Порой условия труда на Сахалине все еще весьма нелегкие, встречается немало трудностей. Однако главное — это то, что из жизни советских граждан навсегда исчезли те отношения между людьми, которые характерны для общества, где есть эксплуататоры и эксплуатируемые. Молодому поколению даже трудно себе вообразить, что, скажем, траулерный флот и плавучий завод могут быть частной собственностью какого-нибудь судовладельца, что предприниматели становятся "отцами", то есть полновластными хозяевами города, что доходы от нефтяных промыслов могут идти на обогащение крупных отечественных и иностранных компаний.
А как обстоит дело с отношением к окружающей среде?
На юге острова война довершила то, что в течение десятилетий делал ненасытный капитализм: леса были практически уничтожены. В условиях сурового сахалинского климата, где флора и фауна сами по себе бедны, восстанавливать леса крайне трудно. Поэтому и видишь здесь голые, как ладонь, сопки, по которым привольно гуляют свирепые муссоны и снежные бураны. Сейчас на острове нет ни одного лесного хозяйства, которое вело бы лесоразработки без научно обоснованного плана, без контроля.
Ведущая отрасль хозяйства острова — рыбная ловля (она здесь играет не менее важную роль, чем нефть, уголь и лес) — также строго лимитирована. Ее объемы устанавливаются посезонно, с таким расчетом, чтобы сделать возможным естественное восстановление рыбных запасов и сохранить постоянное равновесие между отдельными видами морской фауны.
Извечно прибрежные воды и реки Сахалина являются местом сезонной миграции рыбы, что само по себе представляет настоящее благо.
Молодь лосося родится зимой в горных речках и, набравшись сил, весной спускается по течению в море. Два или три года спустя в конце лета взрослые особи возвращаются из своих океанских странствий, чтобы миллионами снова подняться — ошибки не бывает никогда — в реку своего детства.
Часто это представляет собой целую эпопею. Вернувшись из соленого моря в пресные воды реки, лосось перестает питаться. Между тем ему надо преодолевать бесчисленные препятствия, идти вверх против быстрого течения, пройти настолько мелкие участки, что приходится вспарывать брюхом дно. Самец — помощник и защитник тех самок, которых он с ожесточением бойцового петуха отбил в бескомпромиссной борьбе. По мере того как он продвигается вверх по течению, его тело в буквальном смысле меняет форму: худеет, становится горбатым, а рот приобретает очертания клюва орла. Добравшись до места нереста, самец и самка роют в песке и гальке ямку, куда мечут икру и молоки. Какое-то время они охраняют свое будущее потомство, а затем, обессиленные, отдаются на волю потока. Почти никто не достигает океана. Многие погибают еще по пути наверх, либо от ран, либо, как считают некоторые, от инфаркта. И цикл начинается вновь.

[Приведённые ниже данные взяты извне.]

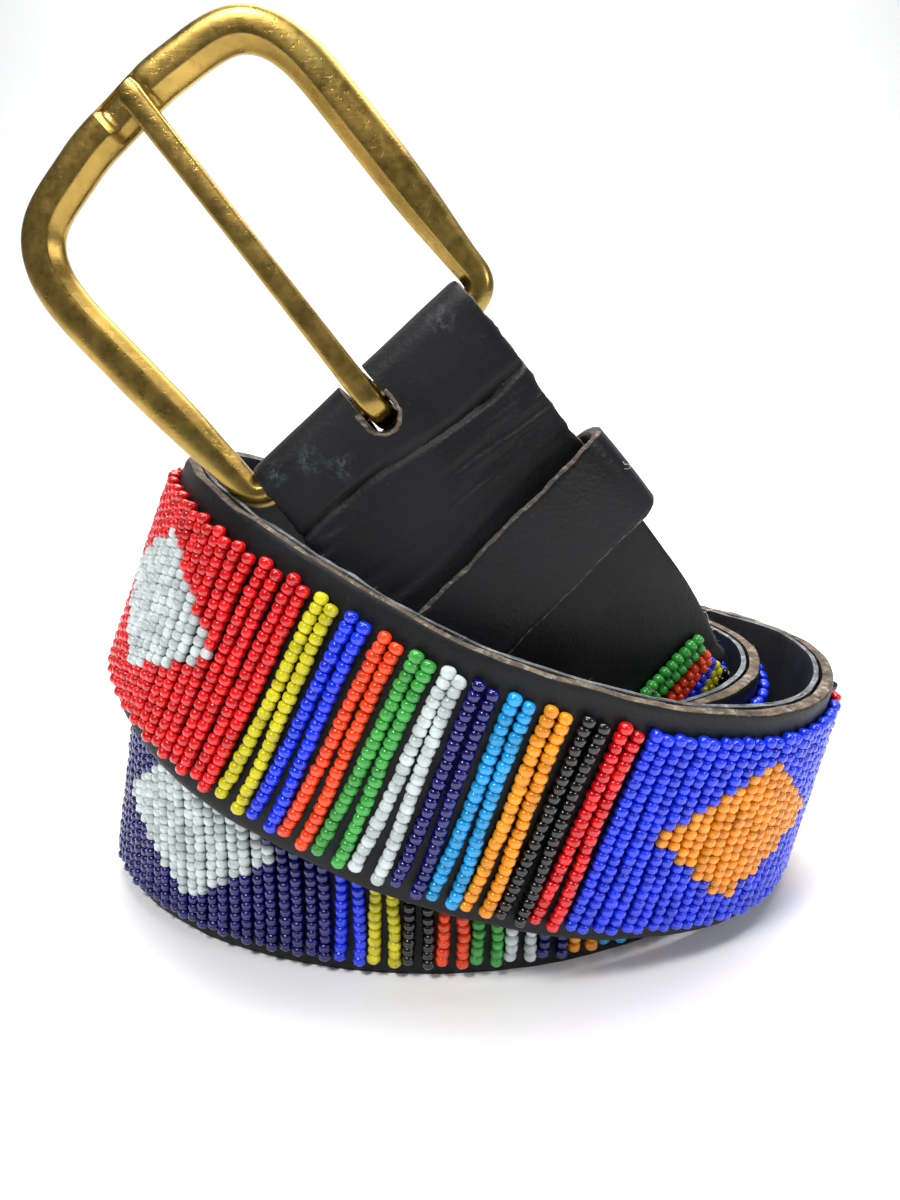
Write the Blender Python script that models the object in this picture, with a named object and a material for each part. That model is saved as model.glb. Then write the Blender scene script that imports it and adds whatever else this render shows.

В конце июля в районе Пятиречья я наблюдал это поразительное зрелище возвращения лосося на нерест в верховьях ручья, на расстоянии тридцати километров от берега моря. Косяк лососевых неподвижно стоял в воде — полагают, что таким образом они поэтапно привыкают к разной солености воды, — перед тем, как подняться выше по течению, а в прибрежной траве уже запутались безжизненные тела первых побежденных.
Столетиями ловля идущей на нерест рыбы, практиковавшаяся аборигенами в устьях рек и в протоках, обеспечивала их примитивное существование в течение всего года. Но в нашем столетии за косяками этой ценной рыбы начали охотиться многочисленные и технически все лучше и лучше оснащенные флотилии. Возникла опасность катастрофического сокращения поголовья лососевых и изменения их миграционных путей. Помимо того что установленные ныне на Сахалине квоты вылова рыбы рассчитаны таким образом, чтобы обеспечить естественное воспроизводство рыбных ресурсов, не менее двадцати государственных предприятий постоянно занимаются разведением ценных пород рыбы. Располагаясь в районах лучших нерестилищ, они занимаются сбором икры и молок, обеспечивают в специальных садках рождение мальков и их развитие в безопасных условиях. Таким путем эти предприятия предоставляют сотням миллионов мальков лосося максимальные шансы на жизнь, а в благодарность за это через какие-нибудь два-три года определенное их количество неизбежно вернется на родную ферму. Наблюдения показали, что от 3 до 5 процентов особей возвращается в места нереста. В природных же условиях их количество не превышает полпроцента.